But despite its fabulousness, it can be quite an overwhelming experience when you've been on a months-long hiatus, as I was warned by fellow expats. I patiently waited for almost a week in America before returning to the Mecca of American stores. Guess what? It was even more amazing than I remembered it.
However, there are many, many reasons I should stay away from Target until cultural re-adjustment is complete.
- The first thing you're drawn to are the clothes. Static electricity? Or just seeing clean clothes for the first time? Watch out, once you pick up one, you won't be able to stop.

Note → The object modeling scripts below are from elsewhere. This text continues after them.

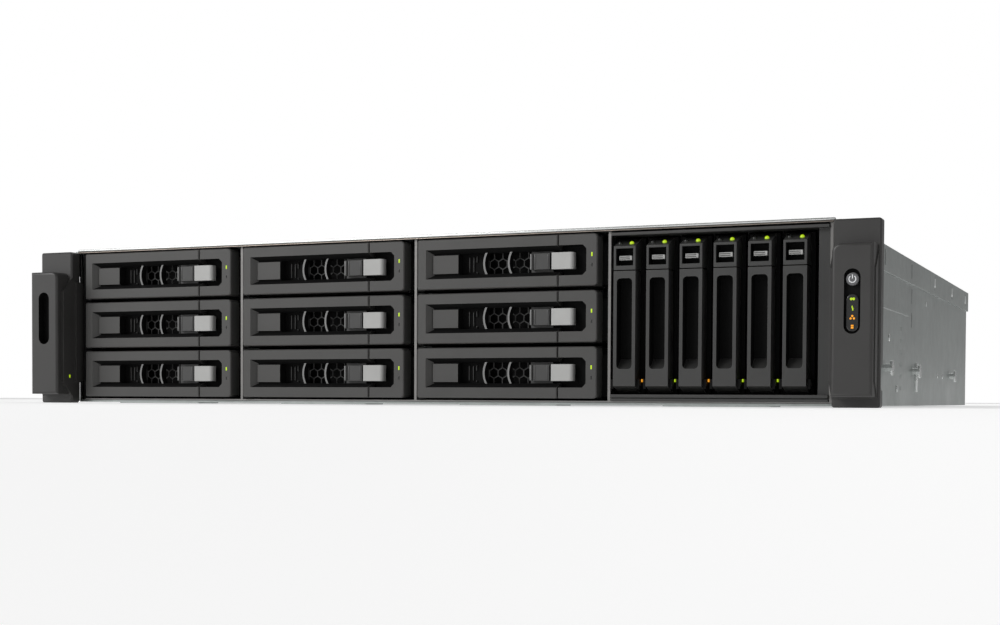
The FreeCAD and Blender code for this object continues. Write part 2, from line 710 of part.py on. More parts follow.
os.makedirs("parts", exist_ok=True)
chassis_pan()
front_cover()
rear_cover()
drive_cage()
ssd_frame()
left_ear()
right_ear()
power_button()
status_window()
rail_studs()
case_screws()
drive_backplane()
mainboard()
heatsink()
memory_modules()
fan_frames()
for number, fan_x in enumerate(fan_places, 1):
    fan_rotor("fan_rotor_%d" % number, fan_x)
for number in (1, 2):
    psu("psu_%d" % number, number - 1)
for column in range(columns):
    for row in range(rows):
        number = column * rows + (rows - 1 - row) + 1
        hdd_tray("hdd_tray_%d" % number, bezel_left(column), row_middle(row))
        hdd_lever("hdd_lever_%d" % number, bezel_left(column), row_middle(row))
        hdd_button("hdd_button_%d" % number, bezel_left(column), row_middle(row))
for number in range(1, small_count + 1):
    ssd_tray("ssd_tray_%d" % number, small_middle(number - 1))
    ssd_lever("ssd_lever_%d" % number, small_middle(number - 1))
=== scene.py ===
import json
import math

import bmesh
import bpy
from mathutils import Matrix, Vector


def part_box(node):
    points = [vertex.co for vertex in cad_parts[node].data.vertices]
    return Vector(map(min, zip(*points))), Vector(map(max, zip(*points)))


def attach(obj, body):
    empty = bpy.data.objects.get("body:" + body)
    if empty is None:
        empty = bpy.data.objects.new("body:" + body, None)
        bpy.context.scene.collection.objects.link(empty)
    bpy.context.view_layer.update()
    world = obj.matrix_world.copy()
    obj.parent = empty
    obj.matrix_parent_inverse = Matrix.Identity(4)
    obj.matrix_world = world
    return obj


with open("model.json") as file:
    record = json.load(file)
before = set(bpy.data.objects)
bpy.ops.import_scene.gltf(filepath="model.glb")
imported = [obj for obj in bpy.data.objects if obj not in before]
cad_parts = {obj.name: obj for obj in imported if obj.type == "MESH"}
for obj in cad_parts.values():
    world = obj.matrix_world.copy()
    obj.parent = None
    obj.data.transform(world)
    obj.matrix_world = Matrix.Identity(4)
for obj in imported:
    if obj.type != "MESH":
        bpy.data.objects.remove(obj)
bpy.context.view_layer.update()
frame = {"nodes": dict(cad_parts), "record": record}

MM = 0.001
COLUMNS = 3
ROWS = 3
SMALL_BAYS = 6


def low(node):
    """Lowest corner of a CAD node in millimetres."""
    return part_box(node)[0] / MM


def high(node):
    """Highest corner of a CAD node in millimetres."""
    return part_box(node)[1] / MM


# Depths count from the plane of the drive fronts, in millimetres.
FACE = low("hdd_lever_1").y
BACK = high("chassis_pan").y - FACE


def at(x, depth, z):
    """Place in metres of an x, depth and z in millimetres."""
    return Vector((x, FACE + depth, z)) * MM


# Materials

def shader(name, color, roughness, metallic=0.0, **sockets):
    """Principled material with its plain values set on the shader's own sockets."""
    material = bpy.data.materials.new(name)
    material.use_nodes = True
    tree = material.node_tree
    surface = tree.nodes["Principled BSDF"]
    surface.inputs["Base Color"].default_value = (*color, 1)
    surface.inputs["Roughness"].default_value = roughness
    surface.inputs["Metallic"].default_value = metallic
    for socket, value in sockets.items():
        surface.inputs[socket.replace("_", " ")].default_value = value
    return material, tree, surface


def millimetres(tree, stretch=(1, 1, 1)):
    """Object coordinates counted in millimetres, stretched along each axis."""
    coordinates = tree.nodes.new("ShaderNodeTexCoord")
    mapping = tree.nodes.new("ShaderNodeMapping")
    mapping.inputs["Scale"].default_value = [1 / MM / s for s in stretch]
    tree.links.new(coordinates.outputs["Object"], mapping.inputs["Vector"])
    return mapping.outputs["Vector"]


def noise(tree, vector, size, detail=2.0, rough=0.5):
    """Cloudy noise whose spots are about the given size."""
    texture = tree.nodes.new("ShaderNodeTexNoise")
    texture.inputs["Scale"].default_value = 1 / size
    texture.inputs["Detail"].default_value = detail
    texture.inputs["Roughness"].default_value = rough
    tree.links.new(vector, texture.inputs["Vector"])
    return texture.outputs["Fac"]


def spread(tree, value, lowest, highest, start=0.3, end=0.7):
    """A 0 to 1 value mapped to a range."""
    node = tree.nodes.new("ShaderNodeMapRange")
    node.inputs["From Min"].default_value = start
    node.inputs["From Max"].default_value = end
    node.inputs["To Min"].default_value = lowest
    node.inputs["To Max"].default_value = highest
    tree.links.new(value, node.inputs["Value"])
    return node.outputs["Result"]


def blend_colors(tree, factor, first, second):
    """Mix of two colours, where each is a colour or another node's output."""
    node = tree.nodes.new("ShaderNodeMix")
    node.data_type = "RGBA"
    tree.links.new(factor, node.inputs[0])
    for socket, color in ((node.inputs[6], first), (node.inputs[7], second)):
        if isinstance(color, bpy.types.NodeSocket):
            tree.links.new(color, socket)
        else:
            socket.default_value = (*color, 1)
    return node.outputs[2]


def bump(tree, surface, height, depth):
    """Surface relief, with its depth in millimetres."""
    node = tree.nodes.new("ShaderNodeBump")
    node.inputs["Distance"].default_value = depth * MM
    tree.links.new(height, node.inputs["Height"])
    tree.links.new(node.outputs["Normal"], surface.inputs["Normal"])


def edge_highlight_mask(tree, radius):
    """Near 1 on sharp corners, 0 on flat faces, for a painted highlight on the edges."""
    rounded = tree.nodes.new("ShaderNodeBevel")
    rounded.samples = 4
    rounded.inputs["Radius"].default_value = radius * MM
    geometry = tree.nodes.new("ShaderNodeNewGeometry")
    dot = tree.nodes.new("ShaderNodeVectorMath")
    dot.operation = "DOT_PRODUCT"
    tree.links.new(rounded.outputs["Normal"], dot.inputs[0])
    tree.links.new(geometry.outputs["True Normal"], dot.inputs[1])
    return spread(tree, dot.outputs["Value"], 1, 0, 0.75, 0.99)


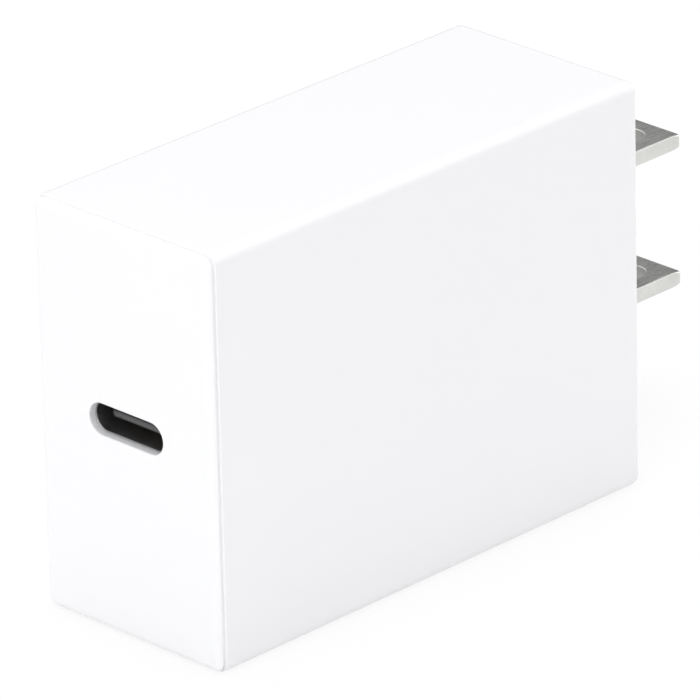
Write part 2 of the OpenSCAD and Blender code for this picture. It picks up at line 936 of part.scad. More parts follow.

- Having not seen yourself in front of a mirror for months, you may be unpleasantly surprised to see your Africa bod when you strip down in the dressing room..."Can I get the next size up, please?"
- The freedom of wearing skinny-strapped, above-the-knee dresses makes you giddy - how scandalous!
- Though you've hand-washed for months, your mother's instincts kick in before check-out when you remember to check the washing instructions on all the clothes you've grabbed. "Machine wash? I can machine wash??"
- Swimsuit season? Heaven's to Betsy. Better go for those tankinis and one-pieces...no bikinis for you this year.
- You wander over to the food section because (honesty box) you've been too afraid to go to a real American grocery store yet. Do you actually need any of this food? No.
- The walls and walls of food blind you and after running headlong into several customers' carts, you snap out of your daze and realize you've been stumbling down aisles with your mouth agape.
- Uh oh...you've turned down the snack aisle. Real, processed American snacks! Oh heavenly day. But an entire wall of Ho-Ho's? You only need one box. You weren't expecting so much selection. Just grab a box and run. Run!
- You happen to check the price tags on a few of your items and realize that cute clearance dress cost you more than your Namibian cellphone. Either this dress is too expensive or this exchange rate sucks. Oh wait, that was a terrible NamPhone. No comparison.
- After giving the cashier a full greeting (wait...I'm not required to do that here), you realize you've filled your cart with twelve items (eleven more than you could ever need). It's time for a personal intervention. Just because you're an ex-expat doesn't mean you're allowed to give in to retail therapy. You need REAL therapy.